我打開壁櫥的塑膠三層抽屜尋找外套時,外面傳來有人爬樓梯上來的聲音。由於聲音聽起來像墊著腳尖慌張跑上來,所以我立刻就知道是母親。她站在走廊看著我,或許是喝了點酒,雙頰泛起些許紅暈。
「妳不是去唱歌嗎?」
「因為,都是一些爺爺奶奶很無聊啊。所以我隨便找個藉口就逃回來了。」
好險我止住了「妳也是其中一個老人啊」這句話。隨便一句話都可能演變成我跟母親爭吵的導火線。
「妳今天好像有點不一樣喔。」
能夠奇妙察覺到氛圍的細微變化也是所謂「母親」這種生物的特徵。在我十八歲、進入短期大學幼保系的夏天,我和小圭初嘗禁果,母親對著一副什麼都不想吃、卻正在吃晚餐的我隨口說了一句:「喂、妳有沒有覺得栗子花很好吃呢?」真是可怕的人。

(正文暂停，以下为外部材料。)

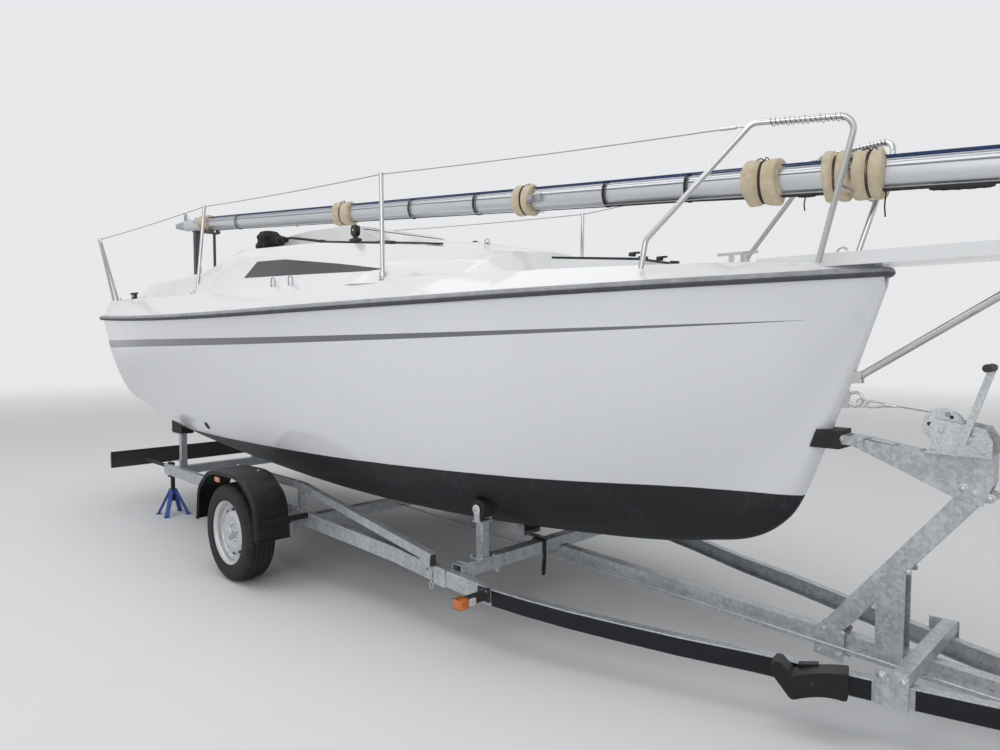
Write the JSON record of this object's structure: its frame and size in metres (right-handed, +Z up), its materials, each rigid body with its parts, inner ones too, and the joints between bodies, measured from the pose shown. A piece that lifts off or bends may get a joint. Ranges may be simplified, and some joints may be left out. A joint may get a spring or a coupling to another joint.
{
  "type": "trailer sailing yacht on road trailer",
  "caption": "Small cabin sailing yacht with lowered mast and bowsprit, strapped on a galvanised single-axle road trailer with bow winch and jockey wheel.",
  "frame": {"origin": "centre of the bounding box, on the ground", "axes": "+X to the bow and drawbar, +Y to port, +Z up"},
  "size_m": [8.9324, 2.57, 2.9102],
  "materials": {
    "gelcoat": "white gelcoat over glass fibre",
    "strake": "grey rubbing strake",
    "tinted_glass": "dark tinted acrylic",
    "liner": "cream moulding",
    "board": "varnished board",
    "stainless": "polished stainless tube",
    "anodised": "silver anodised",
    "cast_alloy": "grey casting",
    "grey_paint": "dark grey",
    "foam": "beige upholstery foam",
    "cloth": "black cloth",
    "black_plastic": "black plastic",
    "tyre": "road tyre",
    "rubber": "black rubber",
    "rim_paint": "silver steel wheel",
    "lamp_plastic": "amber and red lamp lenses",
    "blue_paint": "blue paint",
    "cast_iron": "black casting",
    "galvanised": "hot-dip galvanised steel"
  },
  "bodies": {
    "yacht_on_trailer": {"axle_tube": "galvanised", "bobstay_strut": "stainless", "bow_stop": "rubber", "bowsprit": "gelcoat", "brake_rod": "galvanised", "cabin_liner": "liner", "cabin_windows": "tinted_glass", "centre_beam": "galvanised", "coupling_head": "galvanised", "deck": "gelcoat", "deck_eyes_and_cleats": "stainless", "foam_pads": "foam", "forehatch_frame": "gelcoat", "frame_brackets": "galvanised", "front_crossmember": "galvanised", "halyard_bag": "cloth", "handbrake_lever": "galvanised", "hull": "gelcoat", "hull_rollers": "rubber", "jack_stand": "blue_paint", "jack_stand_post": "cast_iron", "jib_tracks": "black_plastic", "jockey_tube": "galvanised", "lamps": "lamp_plastic", "light_board": "black_plastic", "mast": "anodised", "mast_crutch": "grey_paint", "mast_fittings": "cast_alloy", "mudguards": "black_plastic", "nose_crossmember": "galvanised", "overrun_housing": "galvanised", "pulpit": "stainless", "pushpit": "stainless", "rear_crossmember": "galvanised", "rear_pads": "rubber", "roller_brackets": "galvanised", "rubbing_strake": "strake", "side_rails": "galvanised", "stanchions": "stainless", "stem_fittings": "stainless", "stiffening_bars": "galvanised", "swing_arms": "galvanised", "washboard": "board", "wheel_chock": "black_plastic", "winch_arm": "galvanised", "winch_frame": "galvanised", "winch_post": "galvanised"},
    "wheel_port": {"rim_port": "rim_paint", "tyre_port": "tyre"},
    "wheel_starboard": {"rim_starboard": "rim_paint", "tyre_starboard": "tyre"},
    "forehatch": {"forehatch_lid": "tinted_glass"},
    "sliding_hatch": {"companionway_hatch": "tinted_glass"},
    "winch_drum": {"winch_drum": "galvanised"},
    "winch_crank": {"winch_crank": "galvanised"},
    "jockey_inner_tube": {"jockey_inner_tube": "galvanised"},
    "jockey_fork": {"jockey_fork": "galvanised"},
    "jockey_wheel": {"jockey_wheel": "rubber"}
  },
  "joints": [
    {"name": "wheel_port_spin", "type": "hinge", "parent": "yacht_on_trailer", "child": "wheel_port", "pos_m": [-0.56, 1.18, 0.31], "axis": [0, 1, 0], "continuous": true},
    {"name": "wheel_starboard_spin", "type": "hinge", "parent": "yacht_on_trailer", "child": "wheel_starboard", "pos_m": [-0.56, -1.18, 0.31], "axis": [0, 1, 0], "continuous": true},
    {"name": "forehatch_hinge", "type": "hinge", "parent": "yacht_on_trailer", "child": "forehatch", "pos_m": [1.27176, 0, 1.97678], "axis": [0, -1, 0], "range_deg": [0, 25]},
    {"name": "companionway_slide", "type": "slide", "parent": "yacht_on_trailer", "child": "sliding_hatch", "axis": [1, 0, 0], "range_m": [0, 0.5]},
    {"name": "winch_drum_spin", "type": "hinge", "parent": "yacht_on_trailer", "child": "winch_drum", "pos_m": [3.101, 0, 1.193], "axis": [0, 1, 0], "continuous": true},
    {"name": "winch_crank_spin", "type": "hinge", "parent": "yacht_on_trailer", "child": "winch_crank", "pos_m": [3.18183, 0, 1.16531], "axis": [0, 1, 0], "continuous": true},
    {"name": "jockey_height", "type": "slide", "parent": "yacht_on_trailer", "child": "jockey_inner_tube", "axis": [0, 0, -1], "range_m": [0, 0.2]},
    {"name": "jockey_swivel", "type": "hinge", "parent": "jockey_inner_tube", "child": "jockey_fork", "pos_m": [4.145, -0.112, 0.21], "axis": [0, 0, 1], "continuous": true},
    {"name": "jockey_wheel_spin", "type": "hinge", "parent": "jockey_fork", "child": "jockey_wheel", "pos_m": [4.105, -0.112, 0.1], "axis": [0, 1, 0], "continuous": true}
  ],
  "couplings": [
    {"joint": "winch_crank_spin", "follows": "winch_drum_spin", "ratio": -5}
  ]
}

「我瘦了一點。可能是因為工作吧。」我裝傻,並且躲避母親的視線,尋找起外套。
「等對方忙完親人的第三年忌日,你們就會馬上結婚吧?日期決定好之後要快點通知我喔。我這邊也是需要準備的。婚紗果然還是要在三十歲之前穿啊!我不能理解為什麼要我們配合對方的時機結婚!就算只有入戶籍也好,快點行動啊,不要讓圭祐逃掉了。如果結婚要生小孩就要像他一樣是個一表人才的小孩才好啊。」
「不要用媽媽的口氣跟我說話!」
母親在我面前經過,強硬開啟老舊的紗窗,不知道有沒有聽到我說的話,還是裝作沒有聽見。風一吹,集中的灰塵往走廊方向飄去。

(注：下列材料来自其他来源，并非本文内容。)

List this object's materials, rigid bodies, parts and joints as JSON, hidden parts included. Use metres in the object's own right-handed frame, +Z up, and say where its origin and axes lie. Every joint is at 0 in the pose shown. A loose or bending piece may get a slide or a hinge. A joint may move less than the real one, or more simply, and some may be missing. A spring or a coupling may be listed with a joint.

「澤村太太有給我們遠東多線魚。我放在冰箱,妳記得拿走。」母親吩咐一聲後就下樓了。我想,她會突然轉換話題,大概是因為聽到我說的話吧。我挑選幾件外套塞進手提袋,就這樣不管紗窗直接拉上窗簾、關掉電燈。回到客廳後看到空盤子還放在桌上,而父親正在打盹兒。我從壁櫥裡拿出毛毯為他蓋上。一關掉電視,隨即聽見浴室裡傳來母親的歌聲。